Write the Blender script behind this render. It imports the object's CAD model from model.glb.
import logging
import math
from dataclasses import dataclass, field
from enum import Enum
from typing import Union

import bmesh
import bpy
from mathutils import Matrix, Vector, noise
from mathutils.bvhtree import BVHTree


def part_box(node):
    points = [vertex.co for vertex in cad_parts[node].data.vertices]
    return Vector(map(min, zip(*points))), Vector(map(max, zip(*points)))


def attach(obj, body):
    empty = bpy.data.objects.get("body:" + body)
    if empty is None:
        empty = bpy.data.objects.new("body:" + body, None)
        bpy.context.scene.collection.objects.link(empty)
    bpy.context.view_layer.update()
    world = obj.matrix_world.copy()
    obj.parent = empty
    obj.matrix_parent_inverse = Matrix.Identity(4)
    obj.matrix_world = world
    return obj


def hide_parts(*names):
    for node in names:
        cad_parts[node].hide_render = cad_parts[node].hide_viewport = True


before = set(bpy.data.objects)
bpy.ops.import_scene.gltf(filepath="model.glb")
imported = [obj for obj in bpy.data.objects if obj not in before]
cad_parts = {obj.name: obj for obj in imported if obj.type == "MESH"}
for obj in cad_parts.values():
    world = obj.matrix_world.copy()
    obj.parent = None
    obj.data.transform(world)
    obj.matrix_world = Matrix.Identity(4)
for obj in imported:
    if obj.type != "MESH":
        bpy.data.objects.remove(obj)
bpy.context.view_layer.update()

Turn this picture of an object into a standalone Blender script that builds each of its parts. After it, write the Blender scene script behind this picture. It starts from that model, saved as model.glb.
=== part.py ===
--*--
Output every record above exactly as it appears.

### Task result
Write the Blender script behind this render. It imports the object's CAD model from model.glb.
import logging
import math
from dataclasses import dataclass, field
from enum import Enum
from typing import Union

import bmesh
import bpy
from mathutils import Matrix, Vector, noise
from mathutils.bvhtree import BVHTree


def part_box(node):
    points = [vertex.co for vertex in cad_parts[node].data.vertices]
    return Vector(map(min, zip(*points))), Vector(map(max, zip(*points)))


def attach(obj, body):
    empty = bpy.data.objects.get("body:" + body)
    if empty is None:
        empty = bpy.data.objects.new("body:" + body, None)
        bpy.context.scene.collection.objects.link(empty)
    bpy.context.view_layer.update()
    world = obj.matrix_world.copy()
    obj.parent = empty
    obj.matrix_parent_inverse = Matrix.Identity(4)
    obj.matrix_world = world
    return obj


def hide_parts(*names):
    for node in names:
        cad_parts[node].hide_render = cad_parts[node].hide_viewport = True


before = set(bpy.data.objects)
bpy.ops.import_scene.gltf(filepath="model.glb")
imported = [obj for obj in bpy.data.objects if obj not in before]
cad_parts = {obj.name: obj for obj in imported if obj.type == "MESH"}
for obj in cad_parts.values():
    world = obj.matrix_world.copy()
    obj.parent = None
    obj.data.transform(world)
    obj.matrix_world = Matrix.Identity(4)
for obj in imported:
    if obj.type != "MESH":
        bpy.data.objects.remove(obj)
bpy.context.view_layer.update()

Turn this picture of an object into a standalone Blender script that builds each of its parts. After it, write the Blender scene script behind this picture. It starts from that model, saved as model.glb.
=== part.py ===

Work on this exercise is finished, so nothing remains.